Configure autoscaling based on CPU usage
For workloads that aren’t instrumented with Prometheus, you can use the Kubernetes metrics server and configure auto-scaling based on CPU and/or memory usage.
Update the HPA manifest by replacing the HTTP metric with CPU average utilization:
cat << EOF | tee demo/podinfo/hpa.yaml
apiVersion: autoscaling/v2beta1
kind: HorizontalPodAutoscaler
metadata:
name: podinfo
namespace: demo
spec:
scaleTargetRef:
apiVersion: apps/v1
kind: Deployment
name: podinfo
minReplicas: 1
maxReplicas: 10
metrics:
- type: Resource
resource:
name: cpu
targetAverageUtilization: 90
EOF
And apply the changes, as usual, via git:
git add -A && \
git commit -m "cpu hpa" && \
git push origin master && \
fluxctl sync --k8s-fwd-ns flux
Now, run a load test to increase CPU usage above 90% to trigger the HPA (again, execing into the respective pod first):
hey -z 10m -c 5 -q 5 -m POST -d 'test' -disable-keepalive http://podinfo.demo/token
The Kubernetes Metrics Server is a cluster-wide aggregator of resource usage data, it collects CPU and memory usage for nodes and pods by pooling data from the kubernetes.summary_api
. The summary API is a memory-efficient API for passing data from Kubelet to the metrics server.

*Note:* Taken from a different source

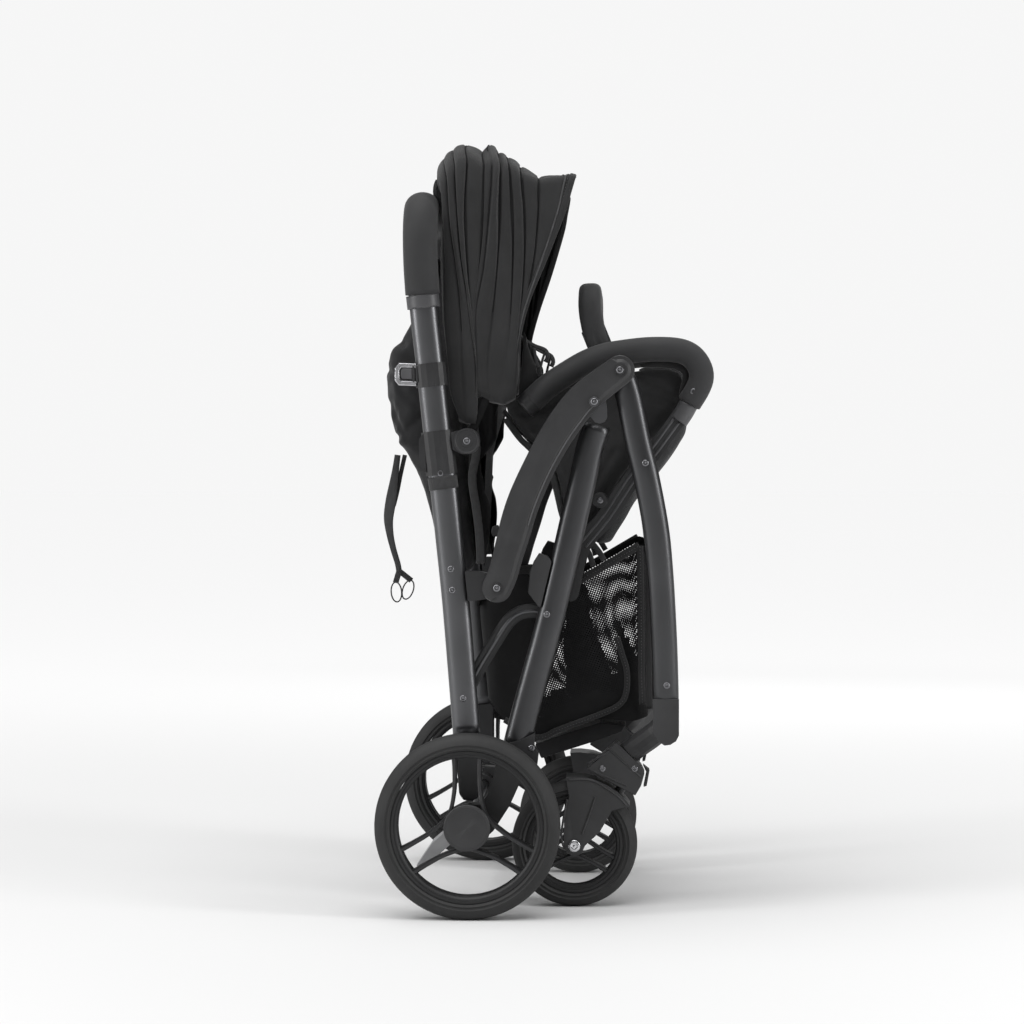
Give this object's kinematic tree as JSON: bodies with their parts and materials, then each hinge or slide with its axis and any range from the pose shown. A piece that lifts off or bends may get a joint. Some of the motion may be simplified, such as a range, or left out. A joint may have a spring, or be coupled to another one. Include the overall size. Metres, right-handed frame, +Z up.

Configure autoscaling based on App Mesh traffic
One of the advantages of using a service mesh like AWS App Mesh is the built-in monitoring capability. You don’t have to instrument your web apps in order to monitor the L7 traffic.

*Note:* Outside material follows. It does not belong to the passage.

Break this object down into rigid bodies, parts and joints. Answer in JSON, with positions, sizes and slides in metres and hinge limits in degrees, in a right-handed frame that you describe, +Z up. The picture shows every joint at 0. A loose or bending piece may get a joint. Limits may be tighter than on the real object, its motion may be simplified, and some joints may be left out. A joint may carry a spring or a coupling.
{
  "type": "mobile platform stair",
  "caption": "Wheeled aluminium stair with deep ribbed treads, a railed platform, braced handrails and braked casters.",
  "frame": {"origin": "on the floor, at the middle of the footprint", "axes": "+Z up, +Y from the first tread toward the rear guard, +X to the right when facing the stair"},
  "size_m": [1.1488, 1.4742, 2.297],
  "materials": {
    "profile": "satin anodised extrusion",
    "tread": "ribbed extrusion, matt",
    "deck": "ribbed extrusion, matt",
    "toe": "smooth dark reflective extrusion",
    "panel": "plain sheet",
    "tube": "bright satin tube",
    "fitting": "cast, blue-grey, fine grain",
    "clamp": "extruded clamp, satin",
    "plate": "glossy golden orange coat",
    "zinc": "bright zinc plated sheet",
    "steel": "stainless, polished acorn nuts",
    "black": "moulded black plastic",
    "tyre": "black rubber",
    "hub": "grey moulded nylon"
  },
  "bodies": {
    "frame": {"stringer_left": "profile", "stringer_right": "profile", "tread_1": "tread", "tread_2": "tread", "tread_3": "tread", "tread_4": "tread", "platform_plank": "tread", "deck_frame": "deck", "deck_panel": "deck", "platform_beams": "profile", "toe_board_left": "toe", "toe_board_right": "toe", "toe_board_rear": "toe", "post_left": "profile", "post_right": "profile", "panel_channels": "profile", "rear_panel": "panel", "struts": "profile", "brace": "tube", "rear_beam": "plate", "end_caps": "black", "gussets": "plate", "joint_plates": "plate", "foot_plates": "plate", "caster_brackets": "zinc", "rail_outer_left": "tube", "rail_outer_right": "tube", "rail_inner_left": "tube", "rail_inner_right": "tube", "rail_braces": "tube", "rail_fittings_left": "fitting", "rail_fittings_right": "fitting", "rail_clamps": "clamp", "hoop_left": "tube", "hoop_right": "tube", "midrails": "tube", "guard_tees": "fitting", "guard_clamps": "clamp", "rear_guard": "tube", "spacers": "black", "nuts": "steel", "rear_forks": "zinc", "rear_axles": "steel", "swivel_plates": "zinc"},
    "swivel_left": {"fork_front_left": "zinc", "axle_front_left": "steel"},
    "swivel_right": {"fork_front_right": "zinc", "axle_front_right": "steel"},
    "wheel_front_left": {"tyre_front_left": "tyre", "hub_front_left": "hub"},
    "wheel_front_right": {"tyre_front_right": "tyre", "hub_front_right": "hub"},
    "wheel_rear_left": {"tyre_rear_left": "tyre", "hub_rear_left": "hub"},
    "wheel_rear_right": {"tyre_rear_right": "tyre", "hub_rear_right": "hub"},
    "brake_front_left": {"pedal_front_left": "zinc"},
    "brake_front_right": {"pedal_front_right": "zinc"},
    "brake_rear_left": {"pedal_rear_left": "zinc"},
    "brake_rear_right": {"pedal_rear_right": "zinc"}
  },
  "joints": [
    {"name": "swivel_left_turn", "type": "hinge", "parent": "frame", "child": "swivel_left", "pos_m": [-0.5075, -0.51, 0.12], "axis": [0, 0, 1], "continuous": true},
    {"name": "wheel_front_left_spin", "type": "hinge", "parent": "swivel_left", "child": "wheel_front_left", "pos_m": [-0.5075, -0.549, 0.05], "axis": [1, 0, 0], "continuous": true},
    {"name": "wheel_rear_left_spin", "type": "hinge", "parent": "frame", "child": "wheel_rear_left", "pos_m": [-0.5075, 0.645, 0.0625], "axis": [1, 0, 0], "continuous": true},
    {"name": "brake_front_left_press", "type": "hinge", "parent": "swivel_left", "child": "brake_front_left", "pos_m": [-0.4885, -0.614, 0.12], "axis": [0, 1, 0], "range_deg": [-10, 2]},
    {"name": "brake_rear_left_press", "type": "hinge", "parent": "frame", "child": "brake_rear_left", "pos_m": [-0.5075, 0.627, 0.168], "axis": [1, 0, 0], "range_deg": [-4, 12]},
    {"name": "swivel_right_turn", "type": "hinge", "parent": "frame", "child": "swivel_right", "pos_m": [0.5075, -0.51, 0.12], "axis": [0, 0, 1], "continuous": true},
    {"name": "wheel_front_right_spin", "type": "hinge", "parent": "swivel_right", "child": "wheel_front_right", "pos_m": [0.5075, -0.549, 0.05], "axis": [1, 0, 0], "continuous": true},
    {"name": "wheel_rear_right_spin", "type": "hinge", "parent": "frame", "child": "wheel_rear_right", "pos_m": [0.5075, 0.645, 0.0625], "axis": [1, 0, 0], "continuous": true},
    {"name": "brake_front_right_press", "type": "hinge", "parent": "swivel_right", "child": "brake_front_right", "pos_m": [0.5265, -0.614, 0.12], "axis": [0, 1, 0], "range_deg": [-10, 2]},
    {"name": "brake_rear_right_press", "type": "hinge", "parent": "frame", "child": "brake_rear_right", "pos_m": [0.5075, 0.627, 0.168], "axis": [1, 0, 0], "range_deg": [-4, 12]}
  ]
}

The Envoy sidecar used by App Mesh exposes a counter envoy_cluster_upstream_rq
, you can configure the Prometheus adapter to transform this metric into req/sec rate with the following config for Helm:
apiVersion: helm.fluxcd.io/v1
kind: HelmRelease
metadata:
name: prometheus-adapter
namespace: monitoring-system
spec:
releaseName: prometheus-adapter
chart:
repository: https://kubernetes-charts.storage.googleapis.com/
name: prometheus-adapter
version: 1.4.0
values:
prometheus:
url: http://prometheus.monitoring-system
port: 9090
rules:
default: false
custom:
- seriesQuery: 'envoy_cluster_upstream_rq{kubernetes_namespace!="",kubernetes_pod_name!=""}'
resources:
overrides:
kubernetes_namespace: {resource: "namespace"}
kubernetes_pod_name: {resource: "pod"}
name:
matches: "envoy_cluster_upstream_rq"
as: "appmesh_requests_per_second"
metricsQuery: 'sum(rate(<<.Series>>{<<.LabelMatchers>>}[1m])) by (<<.GroupBy>>)'
Now you can use the appmesh_requests_per_second
metric in the HPA definition with the following HPA resource:
apiVersion: autoscaling/v2beta1
kind: HorizontalPodAutoscaler
metadata:
name: podinfo
namespace: demo
spec:
scaleTargetRef:
apiVersion: apps/v1
kind: Deployment
name: podinfo
minReplicas: 1
maxReplicas: 10
metrics:
- type: Pods
pods:
metricName: appmesh_requests_per_second
targetAverageValue: 10
Wrapping up
Not all systems can meet their SLAs by relying on CPU/memory usage metrics alone, most web and mobile backends require autoscaling based on requests per second to handle any traffic bursts. For ETL apps, auto scaling could be triggered by the job queue length exceeding some threshold and so on. By instrumenting your applications with Prometheus and exposing the right metrics for autoscaling you can fine tune your apps to better handle bursts and ensure high availability.